Alice and Bob are big fans of math. In particular, they are very excited about playing games that are related to numbers. Whenever they see a puzzle like Sudoku, they cannot stop themselves from solving it. The objective of Sudoku is to fill a $9\times 9$ grid with digits so that each column, each row, and each of the nine ($3\times 3$) subgrids that compose the grid (also called “boxes”, “blocks”, or “regions”) contains all of the digits from $1$ to $9$. The puzzle setter provides a partially completed grid, which for a well-posed puzzle has a single solution.

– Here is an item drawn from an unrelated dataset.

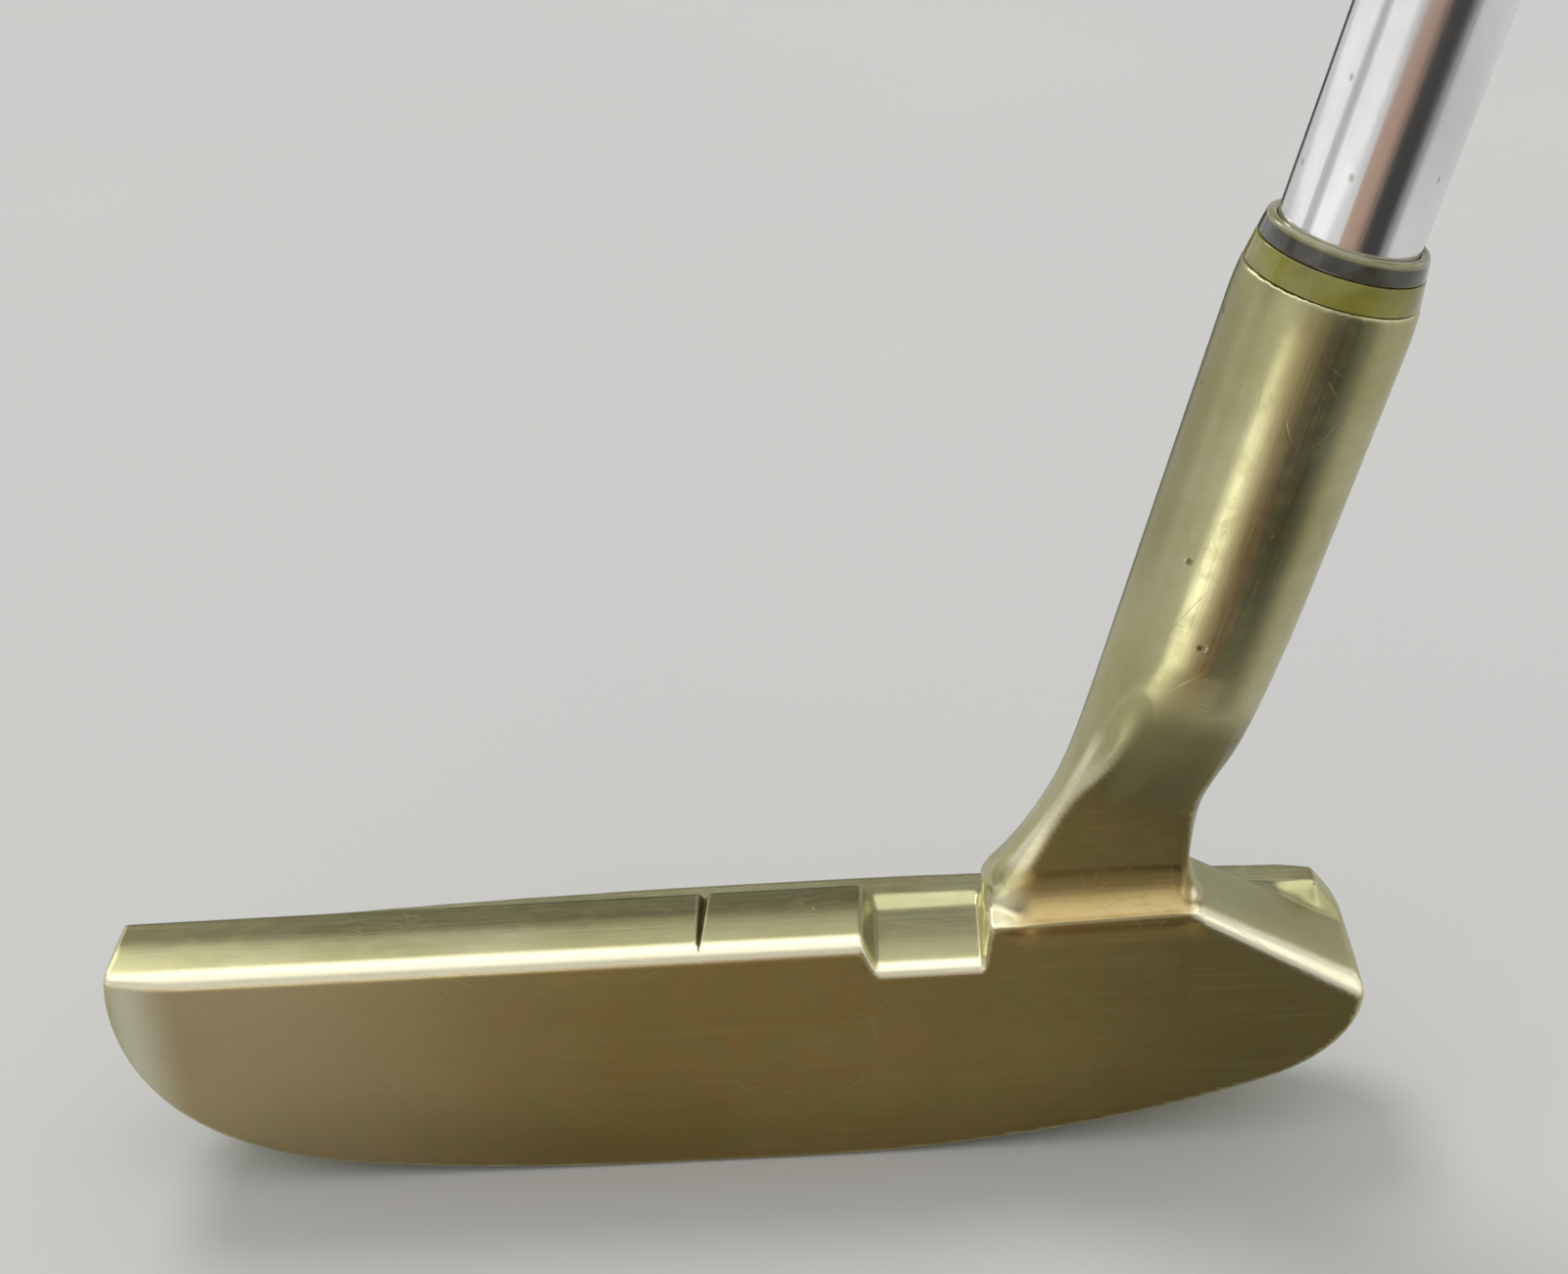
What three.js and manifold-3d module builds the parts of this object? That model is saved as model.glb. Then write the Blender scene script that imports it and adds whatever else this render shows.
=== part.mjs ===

After many years of solving Sudoku problems, Alice and Bob are tired of Sudoku. They have been trying to develop a harder variation of Sudoku, which they are calling Superdoku. In Superdoku, the grid is bigger – $n\times n$ instead of just $9\times 9$. However, the “block” constraints are impossible to formulate when there are no further constraints on $n$. Therefore, there are no block constraints in Superdoku. Instead, the goal is simply to make sure that each column and each row in the grid contains all of the integers from $1$ to $n$. After playing for a while in the standard way (where any of the grid cells may have previously been filled in), they decide that the game is too difficult and they want to simplify it. Therefore, they decide to make the initial grid further constrained. They constrain the board by filling in the first $k$ rows completely.

Alice and Bob both believe that Superdoku is solvable. However, since $n$ could be very big, it may still take a long time to figure out a solution. They don’t want to spend too much time on this single game, so they are asking for your help!

The input consists of a single test case. The first line lists two space-separated integers $1 \le n \le 100$ and $0 \le k \le n$, denoting the size of the grid $(n\times n)$ and the number of rows $k$ that are already filled in. Each of the following $k$ lines contains $n$ space-separated integers, denoting the first $k$ given rows. All integers in these $k$ lines are between $1$ and $n$.

Output either “`yes`” or “`no`” on the first line, indicating if there is a
solution. If there is no solution, do not output anything more.
If there is a solution, output $n$ more lines, each containing
$n$ space-separated
integers, representing a solution. If there are multiple
solutions, output any one of them.

Sample Input 1 | Sample Output 1 |
---|---|

4 2 1 2 3 4 2 3 4 1 |
yes 1 2 3 4 2 3 4 1 3 4 1 2 4 1 2 3 |

Sample Input 2 | Sample Output 2 |
---|---|

4 2 1 2 3 4 2 2 2 2 |
no |